Somatic hypermutation unlocks antibody specificities beyond the primary repertoire.

Publication information:

Zuo, Teng, Avneesh Gautam, Shahab Saghaei, Sweta N Khobragade, Rahaman Ahmed, Azadeh Mahdavinia, Mehrdad Zarghami, Gaspar A Pacheco, Kenneth Green, Meghan Travers, Nicholas Garcia, Zahra Allahyari, Vishal Rao, Sachin Kumar, Robert Novak, Joyce K Hwang, and Duane R Wesemann. [2025] 2025. “Somatic Hypermutation Unlocks Antibody Specificities Beyond the Primary Repertoire”. Immunity. doi:10.1016/j.immuni.2025.04.014.

Abstract

B cell somatic hypermutation (SHM) and selection in germinal centers (GCs) enhance antibody affinity for antigen. Here, we investigated whether SHM-based antibody evolution is restricted to specificities established through V(D)J recombination in the primary repertoire. Tracking pre-defined non-specific B cells across multiple immunization models revealed that non-cognate B cells within GCs undergo SHM. Under conditions of limited B cell competition, these B cells generated de novo antigen recognition to multiple epitopes across diverse model antigens. Phylogenetic analyses identified diverse mutational pathways leading to new antigen affinities, and enhanced T cell co-stimulation further promoted new antigen recognition.

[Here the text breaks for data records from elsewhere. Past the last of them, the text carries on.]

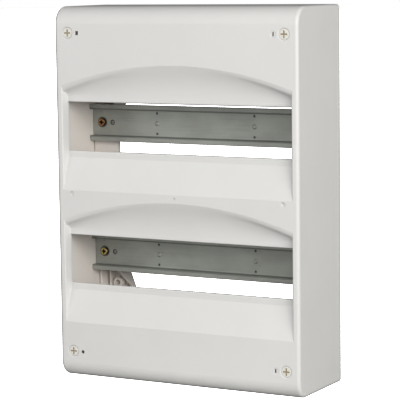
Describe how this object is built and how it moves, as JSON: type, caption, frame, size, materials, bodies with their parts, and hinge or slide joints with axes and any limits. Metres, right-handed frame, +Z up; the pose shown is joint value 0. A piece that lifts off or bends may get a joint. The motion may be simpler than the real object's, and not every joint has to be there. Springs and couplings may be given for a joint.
{
  "type": "two-row modular distribution box",
  "caption": "Surface-mounted breaker enclosure with two rows of top-hat rail behind recessed windows, a deep lift-off cover and quarter-turn corner fasteners.",
  "frame": {"origin": "centre of the overall box in plan, at the underside of the cover", "axes": "+Z up the box, +X to the right seen from the front, -Y out of the front towards the user; the back that lies on the wall faces +Y"},
  "size_m": [0.25, 0.088, 0.348],
  "materials": {
    "cover_white": "satin, very fine moulded texture",
    "frame_white": "satin",
    "fastener_cream": "semi-gloss",
    "spring_steel": "plain",
    "rail_galvanised": "galvanised and passivated, dull",
    "screw_copper": "coppery passivate",
    "screw_brass": "yellow passivate",
    "bar_brass": "milled",
    "zinc_steel": "bright zinc",
    "holder_green": "satin",
    "holder_blue": "satin"
  },
  "bodies": {
    "base": {"base_frame": "frame_white", "left_upright": "frame_white", "right_upright": "frame_white", "lower_din_rail": "rail_galvanised", "upper_din_rail": "rail_galvanised", "lower_rail_screws": "screw_brass", "upper_rail_screws": "screw_copper", "earth_bar": "bar_brass", "earth_bar_screws": "zinc_steel", "earth_bar_holders": "holder_green", "neutral_bar": "bar_brass", "neutral_bar_screws": "zinc_steel", "neutral_bar_holders": "holder_blue", "holder_screws": "zinc_steel", "bottom_entry_plate": "frame_white", "top_entry_plate": "frame_white"},
    "cover": {"front_cover": "cover_white", "fastener_retainers": "spring_steel"},
    "fastener_bottom_left": {"cover_fastener_bottom_left": "fastener_cream"},
    "fastener_bottom_right": {"cover_fastener_bottom_right": "fastener_cream"},
    "fastener_top_left": {"cover_fastener_top_left": "fastener_cream"},
    "fastener_top_right": {"cover_fastener_top_right": "fastener_cream"}
  },
  "joints": [
    {"name": "cover_lift_off", "type": "slide", "parent": "base", "child": "cover", "axis": [0, -1, 0], "range_m": [0, 0.11]},
    {"name": "turn_bottom_left", "type": "hinge", "parent": "cover", "child": "fastener_bottom_left", "pos_m": [-0.1115, 0, 0.0244], "axis": [0, 1, 0], "range_deg": [0, 90]},
    {"name": "turn_bottom_right", "type": "hinge", "parent": "cover", "child": "fastener_bottom_right", "pos_m": [0.1115, 0, 0.0244], "axis": [0, 1, 0], "range_deg": [0, 90]},
    {"name": "turn_top_left", "type": "hinge", "parent": "cover", "child": "fastener_top_left", "pos_m": [-0.1115, 0, 0.3236], "axis": [0, 1, 0], "range_deg": [0, 90]},
    {"name": "turn_top_right", "type": "hinge", "parent": "cover", "child": "fastener_top_right", "pos_m": [0.1115, 0, 0.3236], "axis": [0, 1, 0], "range_deg": [0, 90]}
  ]
}
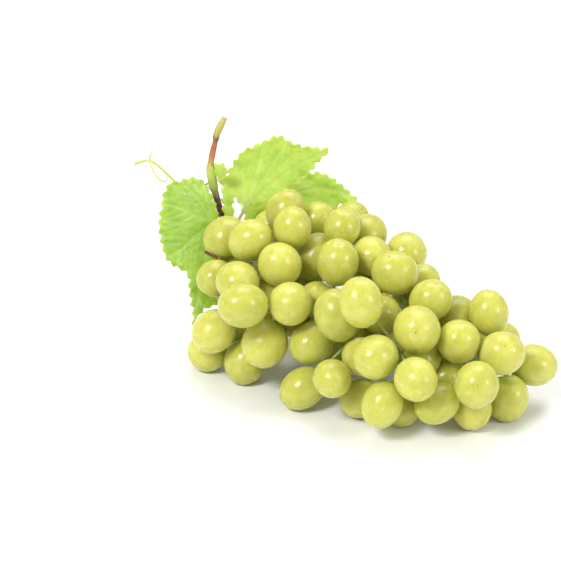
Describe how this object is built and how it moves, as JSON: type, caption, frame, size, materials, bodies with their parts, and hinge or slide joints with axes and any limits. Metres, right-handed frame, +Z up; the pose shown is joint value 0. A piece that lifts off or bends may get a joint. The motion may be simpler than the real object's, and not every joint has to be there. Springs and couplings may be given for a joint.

Our data support a model in which B cell competition-rather than an intrinsic requirement for specific affinity-limits the emergence of new affinities through SHM, highlighting the mammalian adaptive immune system's ability to explore antibody-antigen interactions beyond those encoded by the V(D)J-dependent primary repertoire, demonstrating the flexibility of SHM in not only ripening but also reshaping specificity.